» **WHAT YOU HAVE TO DO**:
Reproduce every line in the listing that contains the word "into".

-- begin DATASET CONTENT --

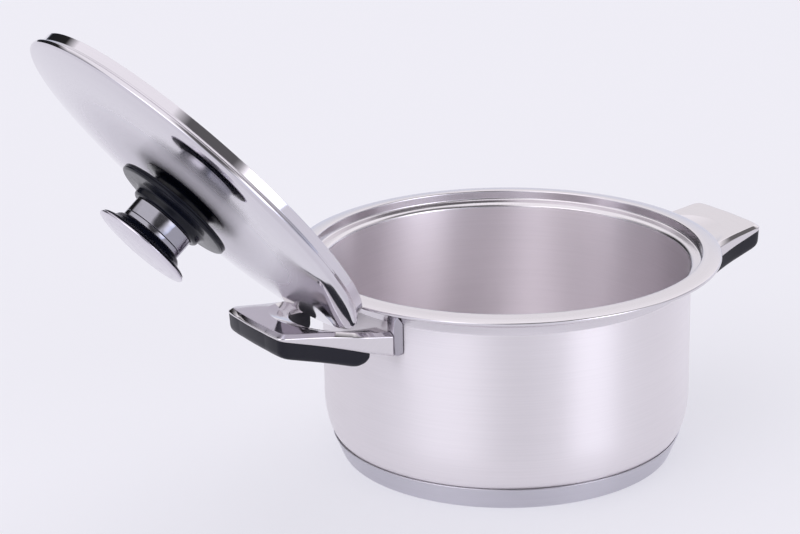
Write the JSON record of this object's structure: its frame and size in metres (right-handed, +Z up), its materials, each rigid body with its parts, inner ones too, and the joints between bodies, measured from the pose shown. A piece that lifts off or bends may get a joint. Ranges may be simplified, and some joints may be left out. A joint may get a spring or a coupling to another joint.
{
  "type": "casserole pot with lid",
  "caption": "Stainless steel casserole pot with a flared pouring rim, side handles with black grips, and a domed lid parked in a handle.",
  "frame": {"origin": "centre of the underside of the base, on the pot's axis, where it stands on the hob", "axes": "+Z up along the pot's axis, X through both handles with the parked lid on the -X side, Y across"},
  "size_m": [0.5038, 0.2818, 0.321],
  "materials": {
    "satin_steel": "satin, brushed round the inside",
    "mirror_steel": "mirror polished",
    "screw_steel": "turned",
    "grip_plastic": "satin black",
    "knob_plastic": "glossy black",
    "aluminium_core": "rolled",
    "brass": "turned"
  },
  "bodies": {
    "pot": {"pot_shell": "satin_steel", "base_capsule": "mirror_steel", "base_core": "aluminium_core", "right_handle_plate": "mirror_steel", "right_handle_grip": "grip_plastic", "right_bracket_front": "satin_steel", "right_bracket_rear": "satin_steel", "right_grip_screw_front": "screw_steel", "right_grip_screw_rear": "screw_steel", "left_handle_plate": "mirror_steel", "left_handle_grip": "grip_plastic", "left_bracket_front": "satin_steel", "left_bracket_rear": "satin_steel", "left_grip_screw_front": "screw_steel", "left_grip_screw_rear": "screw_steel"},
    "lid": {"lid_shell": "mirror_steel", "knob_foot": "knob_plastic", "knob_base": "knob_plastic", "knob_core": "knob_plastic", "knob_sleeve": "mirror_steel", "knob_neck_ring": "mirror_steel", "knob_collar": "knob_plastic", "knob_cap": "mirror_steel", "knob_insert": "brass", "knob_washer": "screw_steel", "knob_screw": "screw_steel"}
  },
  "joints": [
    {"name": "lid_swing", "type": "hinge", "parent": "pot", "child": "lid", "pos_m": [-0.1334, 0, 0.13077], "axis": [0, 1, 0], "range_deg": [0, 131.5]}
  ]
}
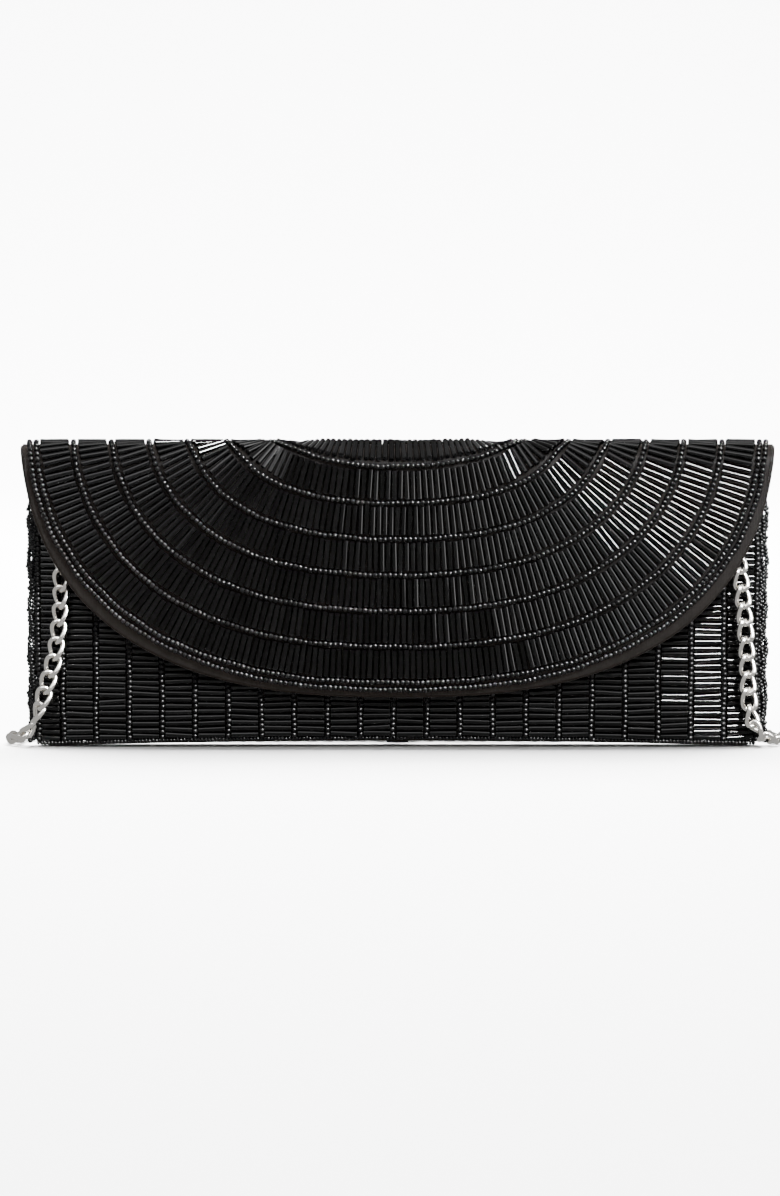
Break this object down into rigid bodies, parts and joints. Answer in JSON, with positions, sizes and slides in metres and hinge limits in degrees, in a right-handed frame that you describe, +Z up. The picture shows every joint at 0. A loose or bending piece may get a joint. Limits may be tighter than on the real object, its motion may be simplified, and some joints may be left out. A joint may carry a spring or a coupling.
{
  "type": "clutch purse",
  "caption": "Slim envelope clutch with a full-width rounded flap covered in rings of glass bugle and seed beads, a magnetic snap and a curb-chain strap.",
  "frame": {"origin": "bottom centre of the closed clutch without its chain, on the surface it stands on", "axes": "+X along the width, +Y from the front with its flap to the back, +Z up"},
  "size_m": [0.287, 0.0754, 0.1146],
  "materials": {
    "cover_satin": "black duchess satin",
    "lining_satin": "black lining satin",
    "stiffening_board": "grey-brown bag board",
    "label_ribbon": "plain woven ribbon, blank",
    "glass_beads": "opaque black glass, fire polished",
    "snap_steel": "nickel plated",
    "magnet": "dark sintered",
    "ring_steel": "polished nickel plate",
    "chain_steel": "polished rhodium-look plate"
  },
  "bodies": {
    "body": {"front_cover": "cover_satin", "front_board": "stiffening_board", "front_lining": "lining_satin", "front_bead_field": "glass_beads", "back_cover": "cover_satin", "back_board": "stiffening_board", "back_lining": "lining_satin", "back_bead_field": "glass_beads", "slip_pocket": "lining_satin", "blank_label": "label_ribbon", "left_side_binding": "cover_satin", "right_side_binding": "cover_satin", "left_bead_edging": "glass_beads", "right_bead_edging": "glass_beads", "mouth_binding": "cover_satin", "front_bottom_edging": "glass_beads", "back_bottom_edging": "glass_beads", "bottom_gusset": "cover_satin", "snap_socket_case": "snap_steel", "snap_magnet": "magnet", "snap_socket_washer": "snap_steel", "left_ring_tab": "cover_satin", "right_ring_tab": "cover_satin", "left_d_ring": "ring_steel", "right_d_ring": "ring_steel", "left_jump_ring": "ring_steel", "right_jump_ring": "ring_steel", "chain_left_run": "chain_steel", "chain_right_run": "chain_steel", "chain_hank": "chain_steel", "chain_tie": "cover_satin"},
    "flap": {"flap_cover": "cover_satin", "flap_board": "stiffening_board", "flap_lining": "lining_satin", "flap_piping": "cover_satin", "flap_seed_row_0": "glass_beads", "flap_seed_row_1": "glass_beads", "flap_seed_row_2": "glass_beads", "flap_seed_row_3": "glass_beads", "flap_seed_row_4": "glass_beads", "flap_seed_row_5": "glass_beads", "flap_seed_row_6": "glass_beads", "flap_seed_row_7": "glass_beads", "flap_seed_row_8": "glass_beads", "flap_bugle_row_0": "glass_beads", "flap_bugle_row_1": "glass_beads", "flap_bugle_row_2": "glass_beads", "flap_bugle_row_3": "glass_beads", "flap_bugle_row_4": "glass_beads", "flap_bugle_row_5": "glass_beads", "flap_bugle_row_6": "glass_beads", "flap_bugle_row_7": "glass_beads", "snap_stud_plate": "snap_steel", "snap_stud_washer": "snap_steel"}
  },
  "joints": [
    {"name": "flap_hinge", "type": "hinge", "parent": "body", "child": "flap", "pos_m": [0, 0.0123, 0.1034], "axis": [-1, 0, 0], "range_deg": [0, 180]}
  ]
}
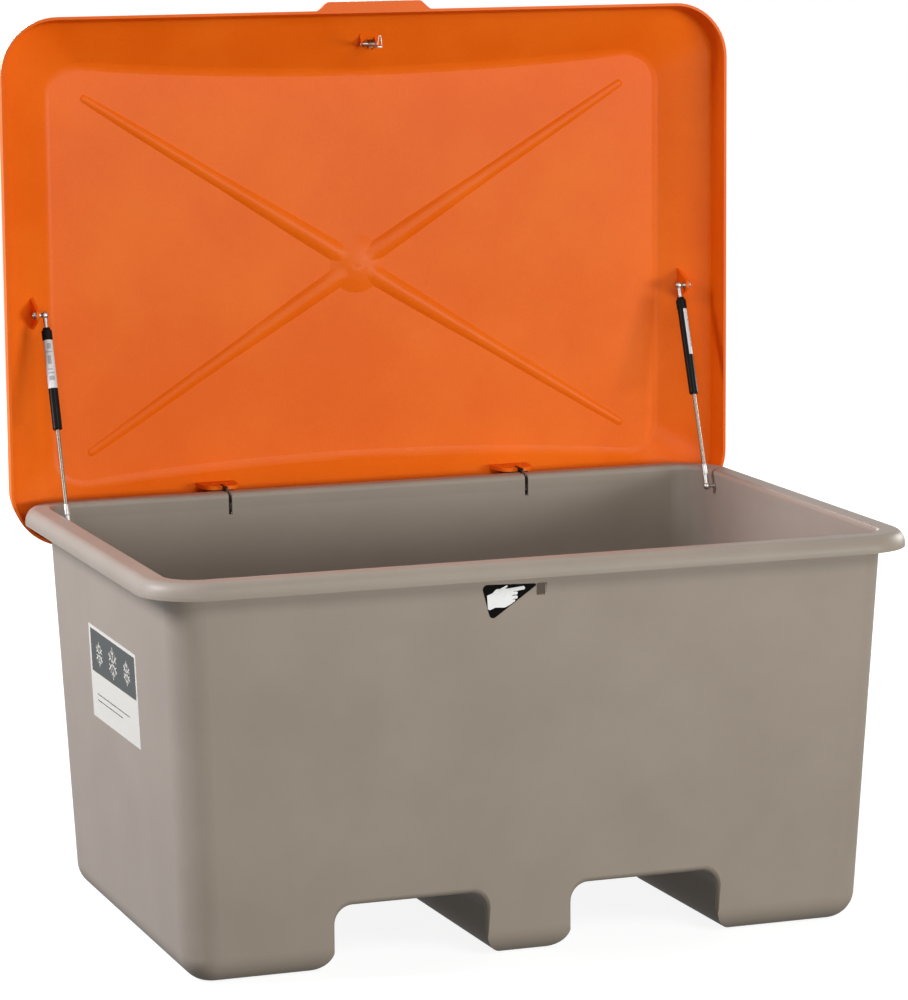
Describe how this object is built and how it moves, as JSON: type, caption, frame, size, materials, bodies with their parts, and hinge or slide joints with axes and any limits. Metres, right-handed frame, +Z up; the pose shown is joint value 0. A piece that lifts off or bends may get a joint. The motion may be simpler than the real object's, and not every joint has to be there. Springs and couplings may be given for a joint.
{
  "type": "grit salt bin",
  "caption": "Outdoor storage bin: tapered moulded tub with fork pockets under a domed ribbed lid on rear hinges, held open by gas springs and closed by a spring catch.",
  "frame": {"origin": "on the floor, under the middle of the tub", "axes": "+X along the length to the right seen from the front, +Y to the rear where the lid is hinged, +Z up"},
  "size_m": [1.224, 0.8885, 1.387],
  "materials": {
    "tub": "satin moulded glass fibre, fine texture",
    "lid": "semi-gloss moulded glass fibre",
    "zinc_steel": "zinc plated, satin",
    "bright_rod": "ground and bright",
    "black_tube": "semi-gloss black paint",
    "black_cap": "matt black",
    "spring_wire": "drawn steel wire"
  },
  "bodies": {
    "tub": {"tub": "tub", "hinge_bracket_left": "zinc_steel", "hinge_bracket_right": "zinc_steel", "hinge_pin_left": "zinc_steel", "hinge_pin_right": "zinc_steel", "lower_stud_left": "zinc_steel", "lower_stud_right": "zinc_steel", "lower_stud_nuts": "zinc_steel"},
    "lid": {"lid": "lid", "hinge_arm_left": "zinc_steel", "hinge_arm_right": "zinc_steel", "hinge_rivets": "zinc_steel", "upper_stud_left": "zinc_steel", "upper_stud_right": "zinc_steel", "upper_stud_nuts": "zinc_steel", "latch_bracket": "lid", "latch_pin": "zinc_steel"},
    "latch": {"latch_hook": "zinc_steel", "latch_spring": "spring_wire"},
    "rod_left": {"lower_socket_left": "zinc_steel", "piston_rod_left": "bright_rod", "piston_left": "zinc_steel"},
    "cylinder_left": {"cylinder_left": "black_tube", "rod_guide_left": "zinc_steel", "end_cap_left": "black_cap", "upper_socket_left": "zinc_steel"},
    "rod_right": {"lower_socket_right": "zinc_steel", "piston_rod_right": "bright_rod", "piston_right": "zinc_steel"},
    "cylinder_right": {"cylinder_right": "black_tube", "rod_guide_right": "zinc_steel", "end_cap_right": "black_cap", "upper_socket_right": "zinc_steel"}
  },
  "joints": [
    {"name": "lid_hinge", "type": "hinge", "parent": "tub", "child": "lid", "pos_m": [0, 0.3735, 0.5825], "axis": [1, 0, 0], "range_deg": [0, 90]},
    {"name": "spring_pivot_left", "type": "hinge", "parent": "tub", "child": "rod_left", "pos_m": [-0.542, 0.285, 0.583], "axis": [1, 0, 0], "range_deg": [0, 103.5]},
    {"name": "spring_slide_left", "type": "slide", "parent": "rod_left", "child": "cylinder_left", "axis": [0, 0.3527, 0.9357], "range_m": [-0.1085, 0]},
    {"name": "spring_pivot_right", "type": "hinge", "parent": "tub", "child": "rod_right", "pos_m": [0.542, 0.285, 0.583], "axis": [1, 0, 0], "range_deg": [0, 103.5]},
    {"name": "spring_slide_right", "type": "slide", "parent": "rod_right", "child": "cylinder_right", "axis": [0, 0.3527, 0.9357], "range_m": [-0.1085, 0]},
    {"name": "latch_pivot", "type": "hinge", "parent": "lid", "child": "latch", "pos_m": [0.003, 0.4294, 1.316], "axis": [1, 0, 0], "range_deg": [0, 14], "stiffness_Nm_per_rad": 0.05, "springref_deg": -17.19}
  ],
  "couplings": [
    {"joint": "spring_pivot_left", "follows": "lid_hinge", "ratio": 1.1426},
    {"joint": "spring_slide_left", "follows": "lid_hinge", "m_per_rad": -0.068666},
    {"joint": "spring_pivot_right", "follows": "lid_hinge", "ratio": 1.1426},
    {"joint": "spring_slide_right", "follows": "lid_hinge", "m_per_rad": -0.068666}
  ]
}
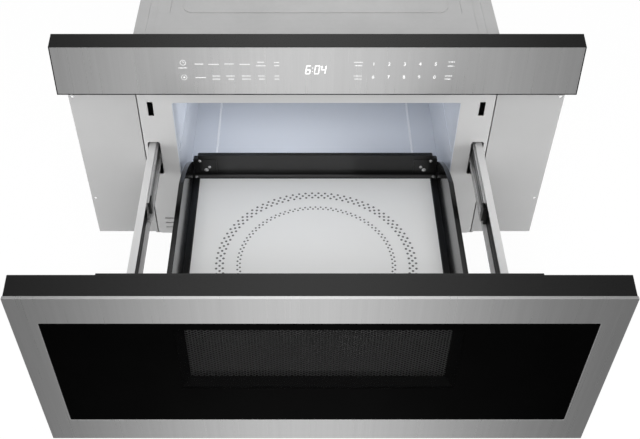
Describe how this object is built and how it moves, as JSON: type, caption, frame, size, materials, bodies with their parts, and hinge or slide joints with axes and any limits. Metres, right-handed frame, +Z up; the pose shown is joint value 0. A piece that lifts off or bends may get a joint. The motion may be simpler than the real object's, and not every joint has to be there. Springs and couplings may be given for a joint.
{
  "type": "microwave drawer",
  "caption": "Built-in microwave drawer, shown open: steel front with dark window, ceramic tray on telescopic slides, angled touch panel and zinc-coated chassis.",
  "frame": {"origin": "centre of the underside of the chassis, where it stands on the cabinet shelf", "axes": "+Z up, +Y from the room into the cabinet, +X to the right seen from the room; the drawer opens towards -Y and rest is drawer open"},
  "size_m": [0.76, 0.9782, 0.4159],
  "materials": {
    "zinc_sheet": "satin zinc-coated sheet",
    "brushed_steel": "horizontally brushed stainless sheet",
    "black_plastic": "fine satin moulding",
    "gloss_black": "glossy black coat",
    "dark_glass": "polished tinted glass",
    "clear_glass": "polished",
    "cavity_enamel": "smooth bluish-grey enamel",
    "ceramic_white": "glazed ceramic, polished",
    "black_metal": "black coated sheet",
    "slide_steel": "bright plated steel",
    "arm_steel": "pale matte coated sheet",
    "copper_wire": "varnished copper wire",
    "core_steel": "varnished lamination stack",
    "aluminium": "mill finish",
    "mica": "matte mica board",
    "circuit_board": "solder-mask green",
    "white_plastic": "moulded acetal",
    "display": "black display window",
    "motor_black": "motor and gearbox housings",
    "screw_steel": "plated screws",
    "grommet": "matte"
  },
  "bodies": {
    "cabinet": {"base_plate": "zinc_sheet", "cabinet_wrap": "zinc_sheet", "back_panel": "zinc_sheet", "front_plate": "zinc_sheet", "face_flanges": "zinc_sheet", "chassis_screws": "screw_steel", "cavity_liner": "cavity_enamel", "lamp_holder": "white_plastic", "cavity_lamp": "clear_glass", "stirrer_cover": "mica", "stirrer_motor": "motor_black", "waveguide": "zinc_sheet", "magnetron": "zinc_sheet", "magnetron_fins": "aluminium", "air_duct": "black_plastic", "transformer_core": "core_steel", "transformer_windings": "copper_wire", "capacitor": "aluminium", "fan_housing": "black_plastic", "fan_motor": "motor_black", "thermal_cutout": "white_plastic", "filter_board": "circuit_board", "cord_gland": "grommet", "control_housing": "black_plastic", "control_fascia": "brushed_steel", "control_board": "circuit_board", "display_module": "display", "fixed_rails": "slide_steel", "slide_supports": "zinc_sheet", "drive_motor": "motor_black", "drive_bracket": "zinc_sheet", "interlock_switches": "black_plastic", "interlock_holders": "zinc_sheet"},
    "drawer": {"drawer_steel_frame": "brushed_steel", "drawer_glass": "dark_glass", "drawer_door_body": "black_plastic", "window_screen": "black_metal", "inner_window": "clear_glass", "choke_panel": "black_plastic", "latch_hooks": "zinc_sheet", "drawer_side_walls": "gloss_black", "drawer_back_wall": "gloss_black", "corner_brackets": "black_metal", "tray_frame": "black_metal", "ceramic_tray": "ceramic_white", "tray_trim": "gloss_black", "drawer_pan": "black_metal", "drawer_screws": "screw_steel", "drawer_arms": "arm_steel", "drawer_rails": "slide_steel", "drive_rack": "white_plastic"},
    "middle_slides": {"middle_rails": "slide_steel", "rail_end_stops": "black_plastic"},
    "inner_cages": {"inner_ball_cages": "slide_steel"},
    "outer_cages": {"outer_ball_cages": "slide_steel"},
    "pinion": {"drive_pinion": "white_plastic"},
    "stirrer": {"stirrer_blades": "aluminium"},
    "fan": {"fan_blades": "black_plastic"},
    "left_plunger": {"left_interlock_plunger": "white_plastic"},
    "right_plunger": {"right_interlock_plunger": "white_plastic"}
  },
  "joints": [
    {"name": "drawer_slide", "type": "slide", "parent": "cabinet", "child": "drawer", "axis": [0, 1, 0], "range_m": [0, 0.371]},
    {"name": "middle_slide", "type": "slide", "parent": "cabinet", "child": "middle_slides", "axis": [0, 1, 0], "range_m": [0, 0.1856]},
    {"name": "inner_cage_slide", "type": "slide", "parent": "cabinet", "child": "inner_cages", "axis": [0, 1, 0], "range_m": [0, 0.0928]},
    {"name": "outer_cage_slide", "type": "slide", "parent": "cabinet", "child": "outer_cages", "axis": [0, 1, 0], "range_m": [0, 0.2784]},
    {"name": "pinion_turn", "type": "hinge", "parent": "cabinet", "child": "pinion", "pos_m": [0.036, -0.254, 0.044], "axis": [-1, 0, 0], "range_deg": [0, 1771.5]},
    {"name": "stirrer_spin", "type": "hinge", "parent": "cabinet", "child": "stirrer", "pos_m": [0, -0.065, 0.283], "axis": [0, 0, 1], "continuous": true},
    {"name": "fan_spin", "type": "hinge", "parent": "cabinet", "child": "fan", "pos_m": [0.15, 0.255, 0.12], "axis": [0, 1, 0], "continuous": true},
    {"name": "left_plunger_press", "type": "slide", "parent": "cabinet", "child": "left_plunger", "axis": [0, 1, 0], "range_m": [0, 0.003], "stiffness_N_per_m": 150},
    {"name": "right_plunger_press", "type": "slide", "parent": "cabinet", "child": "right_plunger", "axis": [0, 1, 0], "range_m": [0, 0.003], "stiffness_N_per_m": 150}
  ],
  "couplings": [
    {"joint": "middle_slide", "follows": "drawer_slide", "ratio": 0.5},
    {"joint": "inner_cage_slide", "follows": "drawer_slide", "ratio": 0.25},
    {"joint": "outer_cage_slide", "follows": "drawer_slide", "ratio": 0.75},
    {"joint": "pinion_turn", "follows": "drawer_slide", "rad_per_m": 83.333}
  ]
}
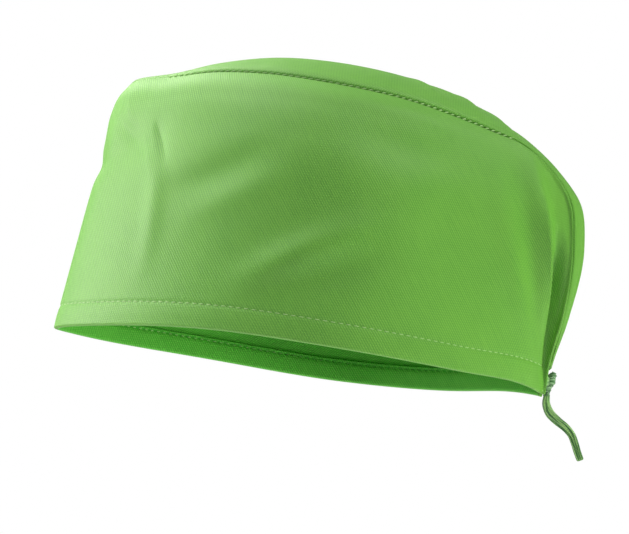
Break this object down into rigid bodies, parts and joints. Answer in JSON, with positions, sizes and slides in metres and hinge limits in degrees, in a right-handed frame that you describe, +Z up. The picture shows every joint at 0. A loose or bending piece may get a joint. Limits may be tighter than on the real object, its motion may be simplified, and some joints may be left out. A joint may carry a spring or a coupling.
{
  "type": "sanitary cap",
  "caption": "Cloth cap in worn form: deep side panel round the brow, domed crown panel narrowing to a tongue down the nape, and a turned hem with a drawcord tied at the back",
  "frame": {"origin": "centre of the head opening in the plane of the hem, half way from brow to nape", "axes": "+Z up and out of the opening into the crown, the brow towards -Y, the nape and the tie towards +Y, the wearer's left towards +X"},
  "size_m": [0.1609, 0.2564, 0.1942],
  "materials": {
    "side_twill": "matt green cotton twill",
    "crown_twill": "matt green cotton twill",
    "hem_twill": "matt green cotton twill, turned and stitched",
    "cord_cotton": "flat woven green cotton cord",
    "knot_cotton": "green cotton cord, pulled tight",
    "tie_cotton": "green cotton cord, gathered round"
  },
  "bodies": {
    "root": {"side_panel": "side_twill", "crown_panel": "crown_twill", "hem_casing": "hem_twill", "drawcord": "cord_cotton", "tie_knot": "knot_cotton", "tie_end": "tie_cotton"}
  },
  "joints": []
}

-- end DATASET CONTENT --

» **EXERCISE SOLUTION**:
Break this object down into rigid bodies, parts and joints. Answer in JSON, with positions, sizes and slides in metres and hinge limits in degrees, in a right-handed frame that you describe, +Z up. The picture shows every joint at 0. A loose or bending piece may get a joint. Limits may be tighter than on the real object, its motion may be simplified, and some joints may be left out. A joint may carry a spring or a coupling.
  "frame": {"origin": "centre of the underside of the chassis, where it stands on the cabinet shelf", "axes": "+Z up, +Y from the room into the cabinet, +X to the right seen from the room; the drawer opens towards -Y and rest is drawer open"},
Break this object down into rigid bodies, parts and joints. Answer in JSON, with positions, sizes and slides in metres and hinge limits in degrees, in a right-handed frame that you describe, +Z up. The picture shows every joint at 0. A loose or bending piece may get a joint. Limits may be tighter than on the real object, its motion may be simplified, and some joints may be left out. A joint may carry a spring or a coupling.
  "frame": {"origin": "centre of the head opening in the plane of the hem, half way from brow to nape", "axes": "+Z up and out of the opening into the crown, the brow towards -Y, the nape and the tie towards +Y, the wearer's left towards +X"},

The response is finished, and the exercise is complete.